Searching over 5,500,000 cases.


searching
Buy This Entire Record For $7.95

Download the entire decision to receive the complete text, official citation,
docket number, dissents and concurrences, and footnotes for this case.

Learn more about what you receive with purchase of this case.

GENNUSO v. COMMERCIAL BANK & TRUST CO.

October 28, 1976

Richard GENNUSO, Plaintiff,
v.
COMMERCIAL BANK AND TRUST COMPANY, Defendant



The opinion of the court was delivered by: MCCUNE

 Plaintiff's cause of action is based upon the defendant's alleged failure to adequately comply with the disclosure provisions of the Truth-in-Lending Act (the Act), 15 U.S.C. § 1601 et seq., and Regulation Z, 12 C.F.R. § 226.1 et seq. Jurisdiction is based on Section 130(e) of the Act, 15 U.S.C.A. § 1640(e).

 The facts are not in dispute. On June 17, 1974, plaintiff, Richard Gennuso, entered into a consumer credit transaction *fn1" with the defendant, Commercial Bank and Trust Company (Commercial), in order to obtain an automobile loan for the purchase of a new 1974 Chevrolet. During the course of the transaction, plaintiff received two documents from Commercial: a "Disclosure Statement -- Direct Installment Loans" and a "Note and Security Agreement." Both documents were signed by plaintiff and his wife, and an officer of the defendant bank.

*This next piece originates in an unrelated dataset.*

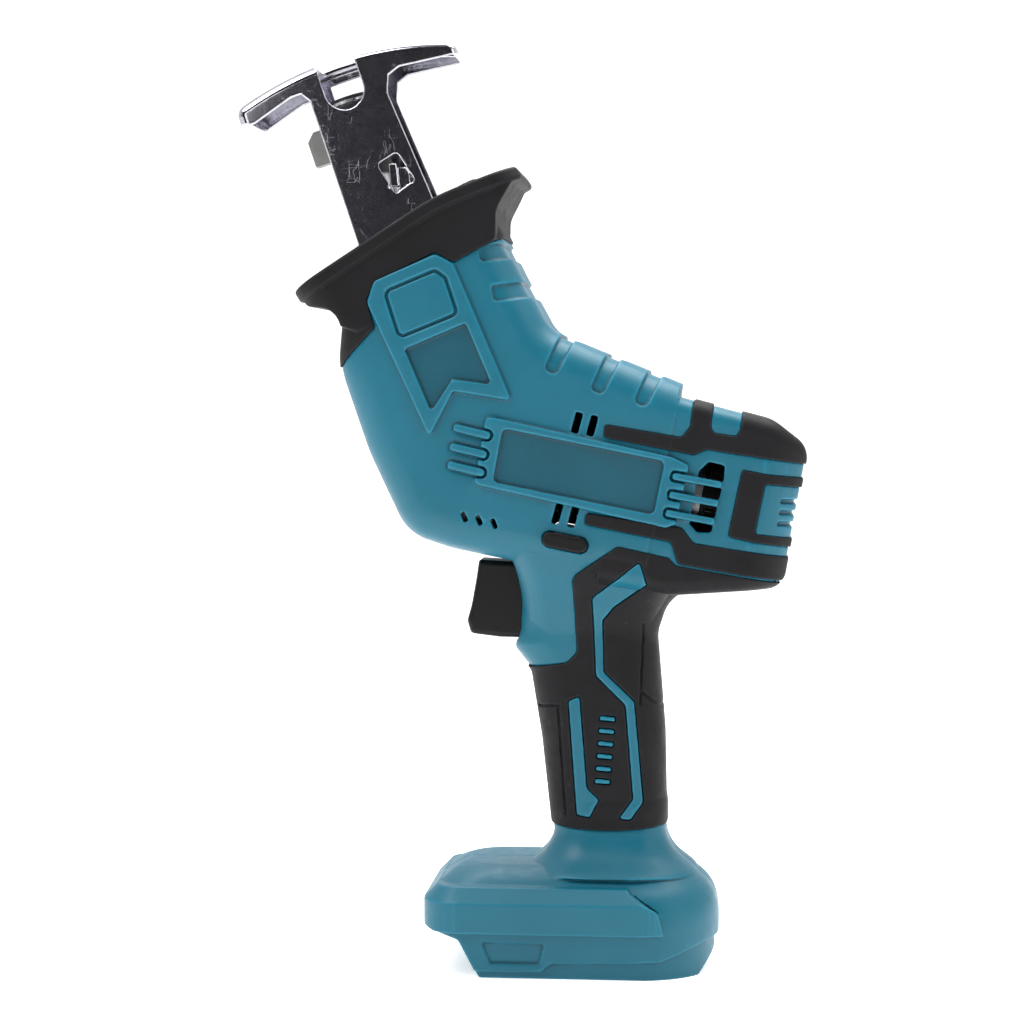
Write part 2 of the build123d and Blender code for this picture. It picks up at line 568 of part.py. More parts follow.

 On April 22, 1975, plaintiff filed this suit alleging four particular violations of the Act and Regulation Z. *fn2" Both parties have moved for Summary Judgment. After a consideration of the respective arguments presented and for the reasons that follow, we are convinced that Commercial did not violate the applicable sections of the Act and Regulation Z, and accordingly, will grant defendant's motion.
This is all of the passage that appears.